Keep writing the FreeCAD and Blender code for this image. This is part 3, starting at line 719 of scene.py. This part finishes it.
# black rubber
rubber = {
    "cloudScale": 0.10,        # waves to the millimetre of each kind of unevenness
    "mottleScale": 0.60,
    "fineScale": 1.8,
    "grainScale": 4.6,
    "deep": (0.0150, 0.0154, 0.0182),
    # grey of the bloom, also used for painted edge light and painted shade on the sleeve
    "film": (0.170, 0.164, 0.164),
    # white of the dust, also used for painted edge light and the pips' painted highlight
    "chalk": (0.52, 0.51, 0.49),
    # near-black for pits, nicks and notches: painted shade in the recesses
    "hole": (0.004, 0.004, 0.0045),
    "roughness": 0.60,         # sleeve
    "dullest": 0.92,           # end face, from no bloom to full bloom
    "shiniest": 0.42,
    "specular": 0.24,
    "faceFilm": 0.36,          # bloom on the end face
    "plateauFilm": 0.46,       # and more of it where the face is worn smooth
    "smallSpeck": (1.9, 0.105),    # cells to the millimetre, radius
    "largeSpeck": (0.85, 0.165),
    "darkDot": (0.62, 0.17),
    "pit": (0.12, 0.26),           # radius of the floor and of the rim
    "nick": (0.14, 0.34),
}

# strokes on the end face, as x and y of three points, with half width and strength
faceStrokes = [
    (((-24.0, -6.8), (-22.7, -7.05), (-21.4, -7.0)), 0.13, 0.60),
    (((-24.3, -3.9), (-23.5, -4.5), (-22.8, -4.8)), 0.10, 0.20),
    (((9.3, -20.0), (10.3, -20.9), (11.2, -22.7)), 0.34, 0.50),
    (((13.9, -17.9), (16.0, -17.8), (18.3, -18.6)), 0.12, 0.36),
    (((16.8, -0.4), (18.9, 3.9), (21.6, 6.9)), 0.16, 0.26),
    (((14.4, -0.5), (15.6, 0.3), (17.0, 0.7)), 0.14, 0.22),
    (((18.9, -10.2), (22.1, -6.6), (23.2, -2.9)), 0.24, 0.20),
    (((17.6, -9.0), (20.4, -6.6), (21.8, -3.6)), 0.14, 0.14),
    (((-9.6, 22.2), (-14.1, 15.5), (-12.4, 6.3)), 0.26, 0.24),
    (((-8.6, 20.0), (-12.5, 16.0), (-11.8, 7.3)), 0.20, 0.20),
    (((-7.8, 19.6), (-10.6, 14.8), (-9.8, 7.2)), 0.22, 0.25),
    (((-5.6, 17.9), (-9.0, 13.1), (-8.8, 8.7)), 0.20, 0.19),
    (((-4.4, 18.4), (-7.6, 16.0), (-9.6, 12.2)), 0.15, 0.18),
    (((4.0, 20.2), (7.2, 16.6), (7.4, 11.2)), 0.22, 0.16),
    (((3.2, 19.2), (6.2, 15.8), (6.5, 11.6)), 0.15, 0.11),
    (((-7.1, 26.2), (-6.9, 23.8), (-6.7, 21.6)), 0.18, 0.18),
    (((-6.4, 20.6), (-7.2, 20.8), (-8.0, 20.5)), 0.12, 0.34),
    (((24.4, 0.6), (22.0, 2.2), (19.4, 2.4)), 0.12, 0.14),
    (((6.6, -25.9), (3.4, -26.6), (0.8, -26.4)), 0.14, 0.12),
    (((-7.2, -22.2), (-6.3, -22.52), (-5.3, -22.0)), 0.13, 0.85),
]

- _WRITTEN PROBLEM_
Transcribe the whole listing with nothing added or left out.

- _TASK ANSWER_
Keep writing the FreeCAD and Blender code for this image. This is part 3, starting at line 719 of scene.py. This part finishes it.
# black rubber
rubber = {
    "cloudScale": 0.10,        # waves to the millimetre of each kind of unevenness
    "mottleScale": 0.60,
    "fineScale": 1.8,
    "grainScale": 4.6,
    "deep": (0.0150, 0.0154, 0.0182),
    # grey of the bloom, also used for painted edge light and painted shade on the sleeve
    "film": (0.170, 0.164, 0.164),
    # white of the dust, also used for painted edge light and the pips' painted highlight
    "chalk": (0.52, 0.51, 0.49),
    # near-black for pits, nicks and notches: painted shade in the recesses
    "hole": (0.004, 0.004, 0.0045),
    "roughness": 0.60,         # sleeve
    "dullest": 0.92,           # end face, from no bloom to full bloom
    "shiniest": 0.42,
    "specular": 0.24,
    "faceFilm": 0.36,          # bloom on the end face
    "plateauFilm": 0.46,       # and more of it where the face is worn smooth
    "smallSpeck": (1.9, 0.105),    # cells to the millimetre, radius
    "largeSpeck": (0.85, 0.165),
    "darkDot": (0.62, 0.17),
    "pit": (0.12, 0.26),           # radius of the floor and of the rim
    "nick": (0.14, 0.34),
}

# strokes on the end face, as x and y of three points, with half width and strength
faceStrokes = [
    (((-24.0, -6.8), (-22.7, -7.05), (-21.4, -7.0)), 0.13, 0.60),
    (((-24.3, -3.9), (-23.5, -4.5), (-22.8, -4.8)), 0.10, 0.20),
    (((9.3, -20.0), (10.3, -20.9), (11.2, -22.7)), 0.34, 0.50),
    (((13.9, -17.9), (16.0, -17.8), (18.3, -18.6)), 0.12, 0.36),
    (((16.8, -0.4), (18.9, 3.9), (21.6, 6.9)), 0.16, 0.26),
    (((14.4, -0.5), (15.6, 0.3), (17.0, 0.7)), 0.14, 0.22),
    (((18.9, -10.2), (22.1, -6.6), (23.2, -2.9)), 0.24, 0.20),
    (((17.6, -9.0), (20.4, -6.6), (21.8, -3.6)), 0.14, 0.14),
    (((-9.6, 22.2), (-14.1, 15.5), (-12.4, 6.3)), 0.26, 0.24),
    (((-8.6, 20.0), (-12.5, 16.0), (-11.8, 7.3)), 0.20, 0.20),
    (((-7.8, 19.6), (-10.6, 14.8), (-9.8, 7.2)), 0.22, 0.25),
    (((-5.6, 17.9), (-9.0, 13.1), (-8.8, 8.7)), 0.20, 0.19),
    (((-4.4, 18.4), (-7.6, 16.0), (-9.6, 12.2)), 0.15, 0.18),
    (((4.0, 20.2), (7.2, 16.6), (7.4, 11.2)), 0.22, 0.16),
    (((3.2, 19.2), (6.2, 15.8), (6.5, 11.6)), 0.15, 0.11),
    (((-7.1, 26.2), (-6.9, 23.8), (-6.7, 21.6)), 0.18, 0.18),
    (((-6.4, 20.6), (-7.2, 20.8), (-8.0, 20.5)), 0.12, 0.34),
    (((24.4, 0.6), (22.0, 2.2), (19.4, 2.4)), 0.12, 0.14),
    (((6.6, -25.9), (3.4, -26.6), (0.8, -26.4)), 0.14, 0.12),
    (((-7.2, -22.2), (-6.3, -22.52), (-5.3, -22.0)), 0.13, 0.85),
]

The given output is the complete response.